The Declaration further argues that homosexuality must be both psychological and curable, since God could not be so cruel as to create people with homosexual urges and make it forbidden to act upon them – a theologically dubious argument to say the least. I would venture to say that anyone who is or who knows someone suffering from any of the countless debilitating life-long diseases would be taken aback by the claim that God would never create a person with a biological makeup that could ruin his or her life.
The Declaration seems to be a reaction to the “Statement of Principles” (statementofprinciplesnya.blogspot.com) regarding homosexuality signed by 200 center and left-leaning Orthodox rabbis and community leaders the year before. Oddly enough, the left wing’s Statement of Principles, although considerably more sophisticated and nuanced than the recent Declaration, has much in common with it.

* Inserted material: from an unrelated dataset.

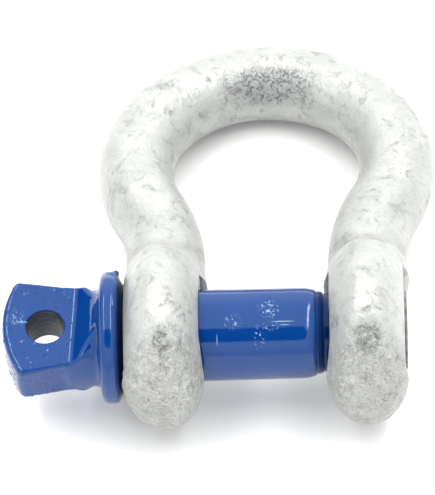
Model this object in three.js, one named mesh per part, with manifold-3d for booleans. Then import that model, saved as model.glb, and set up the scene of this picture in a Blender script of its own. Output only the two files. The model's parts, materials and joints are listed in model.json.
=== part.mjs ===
// A screw-pin bow shackle for chain and rope, of the nominal 3/4 inch size.
// It lies on its side: the rims of both ears and the crown of the bow touch the surface.
// Millimetres, +Z up. The pin runs along X with its eye at -X, and the bow points to +Y.
import * as THREE from 'three';
import { mergeVertices } from 'three/addons/utils/BufferGeometryUtils.js';
import Module from 'manifold-3d';

const wasm = await Module();
wasm.setup();

// Driving dimensions
const PIN_DIAMETER = 22.4;
const STOCK_DIAMETER = 19.0;
const JAW_WIDTH = 31.7; // between the machined inner faces of the ears
const INSIDE_LENGTH = 69.8; // from the pin to the inside of the crown
const BOW_INSIDE_WIDTH = 47.0;
const EAR_DIAMETER = 45.2;
const EAR_THICKNESS = 18.1; // between the machined faces of one ear
const THREAD_PITCH = 25.4 / 9; // nine turns to the inch

// Ears
const PIN_RADIUS = PIN_DIAMETER / 2;
const STOCK_RADIUS = STOCK_DIAMETER / 2;
const EAR_RADIUS = EAR_DIAMETER / 2;
const EAR_CENTRE = (JAW_WIDTH + EAR_THICKNESS) / 2;
const FACE_DEPTH = 1.6; // how deep the machined faces are cut into the forging
const FACE_RADIUS = 17.5;
const RIM_ROUNDING = 8.2;
const PLAIN_BORE_RADIUS = PIN_RADIUS + 0.8;

// Bow: an arc over the crown, and a reverse arc into each straight leg
const CROWN_RADIUS = BOW_INSIDE_WIDTH / 2 + STOCK_RADIUS;
const WAIST_RADIUS = 37;
const CROWN_DISTANCE = PIN_RADIUS + INSIDE_LENGTH + STOCK_RADIUS;
const BOW_OFFSET = 0.45; // the bow is forged a little off the middle of the jaw
const BOW_SECTION_SIDES = 24;
const BOW_STEPS = 56;

// Pin, with distances measured from the middle of the jaw
const SEAT_CLEARANCE = 0.3;
const OUTER_FACE = JAW_WIDTH / 2 + EAR_THICKNESS;
const SEAT = OUTER_FACE + SEAT_CLEARANCE;
const SEAT_RADIUS = 12.6;
const COLLAR_RADIUS = 16.2;
const COLLAR_THICKNESS = 4.45;
const COLLAR_RISE = 1.15; // length of the cone between the seat and the rim of the collar
const COLLAR_BACK = SEAT + COLLAR_RISE;
const COLLAR_FRONT = COLLAR_BACK + COLLAR_THICKNESS;
const COLLAR_ROUNDING = 1.3;
const NECK_RADIUS = 11.6;
const NECK_FILLET = 2;
const SHANK_END = 11.3;
const GROOVE_START = 13.4;
const GROOVE_RADIUS = 9.7;
const SPLIT_GAP = 0.1; // between the parts of the pin that turn and the part that only slides

// Eye
const EYE_THICKNESS = 12.2;
const EYE_HOLE_RADIUS = 4.6;
const EYE_HOLE_DISTANCE = 53.3;
const EYE_CORNER_DISTANCE = 60.3; // mean of the two corners of the rounded end
const EYE_TIP_DISTANCE = 64.2;
const EYE_END_SKEW = 0.055; // the end is forged a little out of square
const EYE_END_STEPS = 12;
const EYE_HALF_WIDTH = 13.5;
const EYE_ROOT_DISTANCE = 46.2;
const EYE_ROOT_HALF_WIDTH = 10.6;
const EYE_SLOPE_END = 40.5; // where the sloped run-out of the flats meets the round neck
const EYE_EDGE_ROUNDING = 0.9;
const EYE_ROLL = THREE.MathUtils.degToRad(4.5);

// Thread
const THREAD_RADIUS = 10.9;
const THREAD_ROOT_RADIUS = 9.4;
const THREAD_CREST = 0.5;
const THREAD_FLANK_SLOPE = 0.47; // axial half width gained for each unit of depth
const THREAD_CLEARANCE = 0.22;
const NUT_BORE_RADIUS = 9.8;
const NUT_ROOT_RADIUS = 11.3;
const THREAD_START = 15.6;
const THREAD_PROUD = 0.7; // how far the thread stands out of the ear
const THREAD_END = OUTER_FACE + THREAD_PROUD;
const THREAD_SIDES = 24;
const ROUND_SIDES = 40;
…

The Statement of Principles, like the Declaration, reaffirms the forbidden nature of homosexual congress. Unlike the Declaration, it allows that homosexuality is genetically and/or hormonally determined and admits that reparative therapy may be bogus and even harmful. The Statement, like the Declaration, urges the Orthodox community to treat homosexuals with love and respect. On the other hand, the Statement requires gay Orthodox Jews to be celibate. Although it urges understanding towards the non-celibate, the Statement suggests that if these homosexual Jews are open about their lifestyle – and the Statement affirms their right to be open about this – it would be the prerogative of an Orthodox synagogue or community not to accept them or give them any honors.
Although I appreciate the attempt by both groups to make homosexuals feel more welcome in our community and to tone down belligerent homophobia, both documents, in my view, fall short. Ever since I declined to sign the Statement – a document whose purpose I am strongly sympathetic with and which was crafted and signed by many close friends and mentors – I have given much thought to the Orthodox world’s relationship to homosexual Jews, sexually active and celibate alike, and what needs to be “stated” or “declared” about them.
In short, there should be no social penalty in the Orthodox world for being a non-celibate homosexual Jew. Homosexual congress is not a moral violation; it is purely a violation of a religious prohibition, one that is the inevitable consequence of the person’s psychological and even biological makeup. If God overlooks the inevitable, so should we.